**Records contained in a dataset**

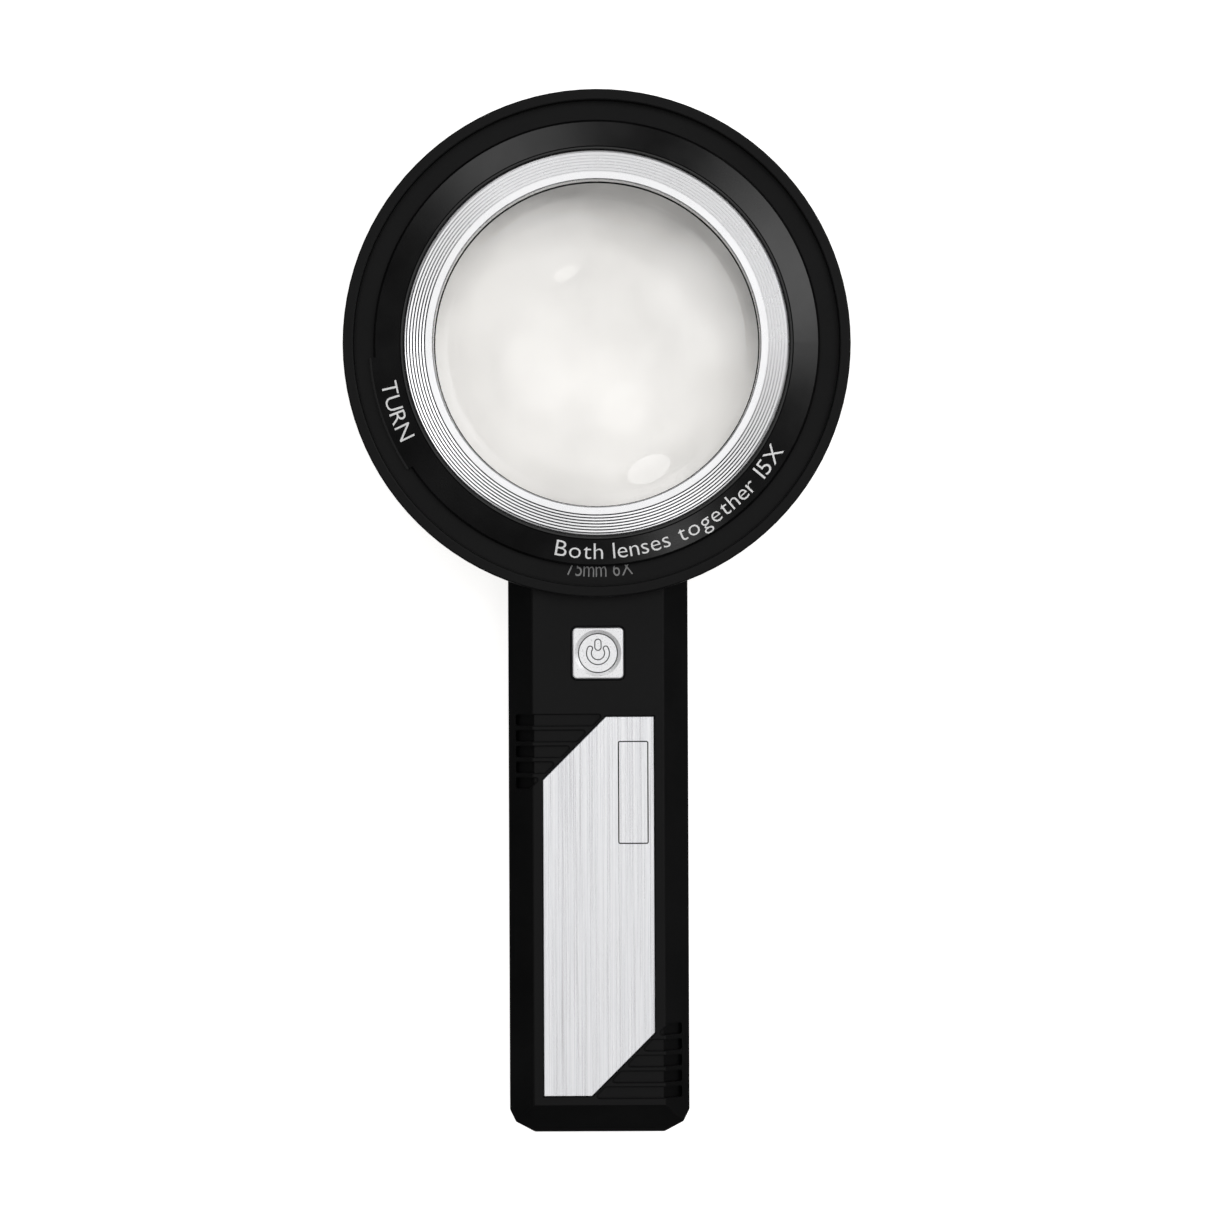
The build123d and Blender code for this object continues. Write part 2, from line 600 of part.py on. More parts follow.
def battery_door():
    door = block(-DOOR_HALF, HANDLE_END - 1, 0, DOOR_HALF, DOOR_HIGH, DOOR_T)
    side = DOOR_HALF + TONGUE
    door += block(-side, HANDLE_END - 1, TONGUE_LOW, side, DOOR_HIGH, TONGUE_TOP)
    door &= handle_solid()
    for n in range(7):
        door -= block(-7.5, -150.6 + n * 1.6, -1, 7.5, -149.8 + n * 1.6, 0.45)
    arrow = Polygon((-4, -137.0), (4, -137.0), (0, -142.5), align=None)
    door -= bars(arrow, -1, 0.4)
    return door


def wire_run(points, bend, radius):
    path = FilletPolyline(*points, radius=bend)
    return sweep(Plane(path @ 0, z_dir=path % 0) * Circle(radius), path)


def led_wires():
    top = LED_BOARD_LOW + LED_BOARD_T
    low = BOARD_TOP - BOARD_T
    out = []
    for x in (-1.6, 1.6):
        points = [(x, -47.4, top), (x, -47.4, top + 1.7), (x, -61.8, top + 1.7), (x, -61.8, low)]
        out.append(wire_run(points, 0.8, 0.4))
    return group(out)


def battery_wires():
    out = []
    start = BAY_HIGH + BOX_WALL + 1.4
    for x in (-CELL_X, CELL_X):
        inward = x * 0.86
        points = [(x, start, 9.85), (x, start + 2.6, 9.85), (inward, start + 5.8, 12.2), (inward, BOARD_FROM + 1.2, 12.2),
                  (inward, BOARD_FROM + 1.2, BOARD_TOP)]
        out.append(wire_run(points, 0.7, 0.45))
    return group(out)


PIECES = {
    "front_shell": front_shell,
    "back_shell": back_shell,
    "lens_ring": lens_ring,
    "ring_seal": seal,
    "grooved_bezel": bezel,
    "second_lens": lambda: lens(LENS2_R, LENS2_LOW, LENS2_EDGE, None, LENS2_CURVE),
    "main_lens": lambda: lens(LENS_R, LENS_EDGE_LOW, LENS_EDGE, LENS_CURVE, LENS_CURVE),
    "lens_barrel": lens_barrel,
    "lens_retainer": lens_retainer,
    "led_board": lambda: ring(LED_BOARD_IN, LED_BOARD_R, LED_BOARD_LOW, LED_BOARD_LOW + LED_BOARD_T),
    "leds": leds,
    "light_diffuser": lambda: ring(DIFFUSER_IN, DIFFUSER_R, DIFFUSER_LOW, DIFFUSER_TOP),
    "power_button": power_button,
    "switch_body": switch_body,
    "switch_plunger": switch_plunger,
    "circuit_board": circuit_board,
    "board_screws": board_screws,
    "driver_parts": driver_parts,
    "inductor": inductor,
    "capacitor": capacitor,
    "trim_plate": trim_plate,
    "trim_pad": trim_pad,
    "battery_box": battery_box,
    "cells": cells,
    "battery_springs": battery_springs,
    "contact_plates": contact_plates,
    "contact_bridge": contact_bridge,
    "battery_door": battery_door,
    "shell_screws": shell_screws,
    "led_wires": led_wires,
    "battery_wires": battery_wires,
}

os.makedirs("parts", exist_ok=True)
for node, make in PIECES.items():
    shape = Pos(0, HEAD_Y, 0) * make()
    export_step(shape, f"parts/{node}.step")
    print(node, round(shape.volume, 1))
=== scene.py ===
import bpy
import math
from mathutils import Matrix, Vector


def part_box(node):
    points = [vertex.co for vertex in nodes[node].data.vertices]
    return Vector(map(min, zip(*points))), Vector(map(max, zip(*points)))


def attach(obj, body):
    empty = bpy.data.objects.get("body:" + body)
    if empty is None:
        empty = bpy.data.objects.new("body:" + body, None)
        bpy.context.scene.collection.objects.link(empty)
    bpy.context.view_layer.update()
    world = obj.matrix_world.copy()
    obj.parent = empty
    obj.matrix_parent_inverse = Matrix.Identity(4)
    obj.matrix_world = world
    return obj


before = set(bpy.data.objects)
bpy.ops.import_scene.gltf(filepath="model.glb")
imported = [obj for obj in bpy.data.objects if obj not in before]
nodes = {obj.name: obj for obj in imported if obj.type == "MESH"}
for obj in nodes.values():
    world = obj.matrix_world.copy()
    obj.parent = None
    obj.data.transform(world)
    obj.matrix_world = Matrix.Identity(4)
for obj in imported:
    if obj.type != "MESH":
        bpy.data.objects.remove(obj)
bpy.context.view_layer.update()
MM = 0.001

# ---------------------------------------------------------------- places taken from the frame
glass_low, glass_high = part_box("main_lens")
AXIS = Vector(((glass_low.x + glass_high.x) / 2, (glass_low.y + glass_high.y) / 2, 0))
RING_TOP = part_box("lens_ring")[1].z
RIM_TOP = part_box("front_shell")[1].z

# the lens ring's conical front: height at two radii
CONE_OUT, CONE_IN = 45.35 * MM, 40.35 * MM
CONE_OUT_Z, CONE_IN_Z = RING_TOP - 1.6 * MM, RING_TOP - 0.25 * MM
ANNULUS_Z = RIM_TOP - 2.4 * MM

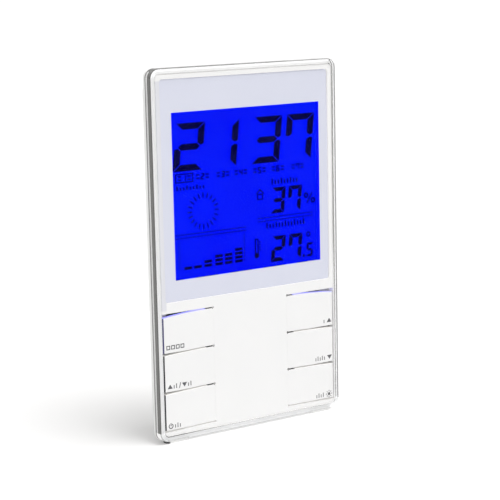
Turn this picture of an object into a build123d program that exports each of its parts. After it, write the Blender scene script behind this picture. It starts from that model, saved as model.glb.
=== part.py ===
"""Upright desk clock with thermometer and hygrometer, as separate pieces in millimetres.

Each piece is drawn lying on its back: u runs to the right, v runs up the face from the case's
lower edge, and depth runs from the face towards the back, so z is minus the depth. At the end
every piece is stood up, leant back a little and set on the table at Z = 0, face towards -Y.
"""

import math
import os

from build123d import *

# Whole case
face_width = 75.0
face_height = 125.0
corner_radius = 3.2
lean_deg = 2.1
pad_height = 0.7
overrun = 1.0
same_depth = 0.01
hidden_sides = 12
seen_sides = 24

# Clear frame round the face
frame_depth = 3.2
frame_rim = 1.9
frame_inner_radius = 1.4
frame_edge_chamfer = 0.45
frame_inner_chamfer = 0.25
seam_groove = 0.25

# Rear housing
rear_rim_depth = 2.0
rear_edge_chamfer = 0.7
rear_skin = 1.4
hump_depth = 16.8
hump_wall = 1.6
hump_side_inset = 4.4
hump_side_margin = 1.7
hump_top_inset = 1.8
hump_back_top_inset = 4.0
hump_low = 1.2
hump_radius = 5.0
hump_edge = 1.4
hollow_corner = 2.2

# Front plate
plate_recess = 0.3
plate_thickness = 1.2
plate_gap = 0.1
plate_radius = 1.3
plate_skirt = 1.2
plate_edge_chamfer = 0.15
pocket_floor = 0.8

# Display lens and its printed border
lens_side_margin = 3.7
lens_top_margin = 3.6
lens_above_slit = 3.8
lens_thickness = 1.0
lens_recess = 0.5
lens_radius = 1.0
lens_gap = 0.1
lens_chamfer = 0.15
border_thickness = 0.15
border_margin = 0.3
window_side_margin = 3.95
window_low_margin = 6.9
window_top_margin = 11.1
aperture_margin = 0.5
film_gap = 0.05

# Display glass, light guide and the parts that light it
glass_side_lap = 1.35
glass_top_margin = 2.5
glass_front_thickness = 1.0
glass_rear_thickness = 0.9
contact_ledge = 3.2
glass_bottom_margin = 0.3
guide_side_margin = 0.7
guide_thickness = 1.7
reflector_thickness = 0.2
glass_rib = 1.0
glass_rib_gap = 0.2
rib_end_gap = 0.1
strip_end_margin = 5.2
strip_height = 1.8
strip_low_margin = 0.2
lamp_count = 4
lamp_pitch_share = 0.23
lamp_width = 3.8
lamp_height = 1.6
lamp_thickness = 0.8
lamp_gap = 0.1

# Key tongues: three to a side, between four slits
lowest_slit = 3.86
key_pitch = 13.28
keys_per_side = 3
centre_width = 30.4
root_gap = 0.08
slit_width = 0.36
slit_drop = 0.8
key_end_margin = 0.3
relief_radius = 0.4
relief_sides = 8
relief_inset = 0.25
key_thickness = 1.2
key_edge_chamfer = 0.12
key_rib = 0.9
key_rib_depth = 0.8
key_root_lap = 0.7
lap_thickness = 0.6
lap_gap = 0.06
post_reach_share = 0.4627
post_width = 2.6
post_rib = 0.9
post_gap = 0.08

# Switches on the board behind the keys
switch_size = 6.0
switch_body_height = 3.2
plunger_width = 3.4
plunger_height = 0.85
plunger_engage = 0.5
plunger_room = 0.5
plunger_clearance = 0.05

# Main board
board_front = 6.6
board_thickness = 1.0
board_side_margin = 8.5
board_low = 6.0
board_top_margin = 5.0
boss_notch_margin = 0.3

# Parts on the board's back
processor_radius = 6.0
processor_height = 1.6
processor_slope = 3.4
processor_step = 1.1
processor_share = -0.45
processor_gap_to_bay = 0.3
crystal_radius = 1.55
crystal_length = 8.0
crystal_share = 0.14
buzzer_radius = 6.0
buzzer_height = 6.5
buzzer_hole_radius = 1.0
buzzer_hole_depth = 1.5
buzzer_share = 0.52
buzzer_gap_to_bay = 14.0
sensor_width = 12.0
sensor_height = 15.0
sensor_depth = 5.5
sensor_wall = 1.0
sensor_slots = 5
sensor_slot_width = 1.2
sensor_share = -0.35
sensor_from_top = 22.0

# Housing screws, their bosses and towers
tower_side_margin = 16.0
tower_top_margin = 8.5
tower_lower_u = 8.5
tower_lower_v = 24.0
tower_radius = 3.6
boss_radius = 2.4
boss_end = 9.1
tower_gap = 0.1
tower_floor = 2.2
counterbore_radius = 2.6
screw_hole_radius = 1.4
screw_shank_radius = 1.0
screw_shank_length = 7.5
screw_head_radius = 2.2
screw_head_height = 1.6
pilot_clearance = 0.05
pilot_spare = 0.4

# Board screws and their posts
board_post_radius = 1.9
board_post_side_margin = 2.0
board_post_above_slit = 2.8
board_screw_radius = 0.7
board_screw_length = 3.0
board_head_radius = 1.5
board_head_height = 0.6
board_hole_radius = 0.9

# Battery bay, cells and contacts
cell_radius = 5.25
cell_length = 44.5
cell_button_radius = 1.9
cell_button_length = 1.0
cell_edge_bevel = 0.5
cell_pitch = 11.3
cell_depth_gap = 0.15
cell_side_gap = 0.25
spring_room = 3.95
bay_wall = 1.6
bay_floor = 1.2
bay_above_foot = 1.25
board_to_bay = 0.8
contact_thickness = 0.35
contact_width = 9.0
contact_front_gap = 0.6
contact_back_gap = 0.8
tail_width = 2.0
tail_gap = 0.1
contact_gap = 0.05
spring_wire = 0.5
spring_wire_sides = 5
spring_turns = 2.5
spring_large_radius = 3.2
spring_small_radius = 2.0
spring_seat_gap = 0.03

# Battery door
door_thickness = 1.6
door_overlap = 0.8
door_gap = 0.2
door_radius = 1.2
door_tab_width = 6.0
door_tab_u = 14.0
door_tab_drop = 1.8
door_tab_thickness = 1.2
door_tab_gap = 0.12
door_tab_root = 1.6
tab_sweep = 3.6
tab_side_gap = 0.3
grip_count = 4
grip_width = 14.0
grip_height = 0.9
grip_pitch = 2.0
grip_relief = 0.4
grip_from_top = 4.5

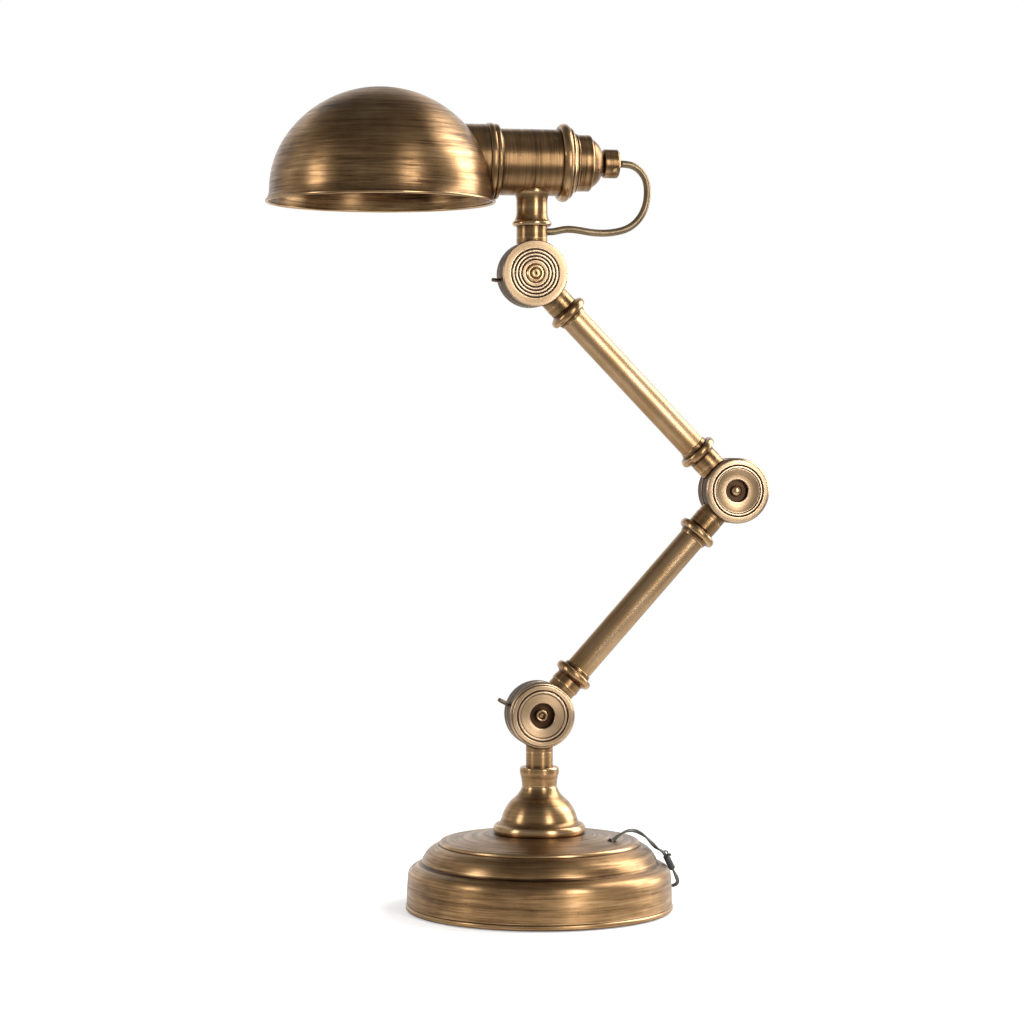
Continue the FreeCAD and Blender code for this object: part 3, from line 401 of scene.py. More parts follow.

**WHAT IS BEING ASKED**
Above are the records; from them, give again exactly the lines from the one containing "obj.parent = None" to the one containing "from build123d import *", both lines included, and nothing more.

**RESPONSE TO THE EXERCISE**
    obj.parent = None
    obj.data.transform(world)
    obj.matrix_world = Matrix.Identity(4)
for obj in imported:
    if obj.type != "MESH":
        bpy.data.objects.remove(obj)
bpy.context.view_layer.update()
MM = 0.001

# ---------------------------------------------------------------- places taken from the frame
glass_low, glass_high = part_box("main_lens")
AXIS = Vector(((glass_low.x + glass_high.x) / 2, (glass_low.y + glass_high.y) / 2, 0))
RING_TOP = part_box("lens_ring")[1].z
RIM_TOP = part_box("front_shell")[1].z

# the lens ring's conical front: height at two radii
CONE_OUT, CONE_IN = 45.35 * MM, 40.35 * MM
CONE_OUT_Z, CONE_IN_Z = RING_TOP - 1.6 * MM, RING_TOP - 0.25 * MM
ANNULUS_Z = RIM_TOP - 2.4 * MM

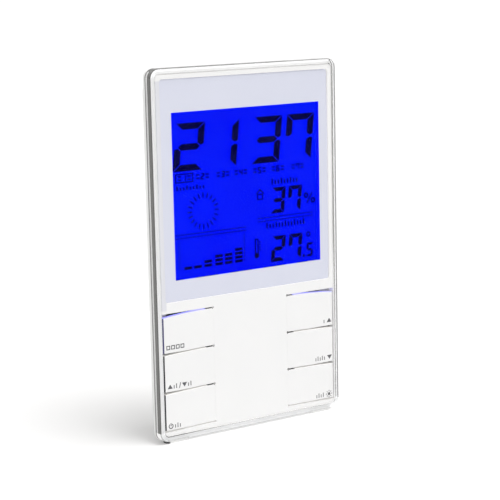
Turn this picture of an object into a build123d program that exports each of its parts. After it, write the Blender scene script behind this picture. It starts from that model, saved as model.glb.
=== part.py ===
"""Upright desk clock with thermometer and hygrometer, as separate pieces in millimetres.

Each piece is drawn lying on its back: u runs to the right, v runs up the face from the case's
lower edge, and depth runs from the face towards the back, so z is minus the depth. At the end
every piece is stood up, leant back a little and set on the table at Z = 0, face towards -Y.
"""

import math
import os

from build123d import *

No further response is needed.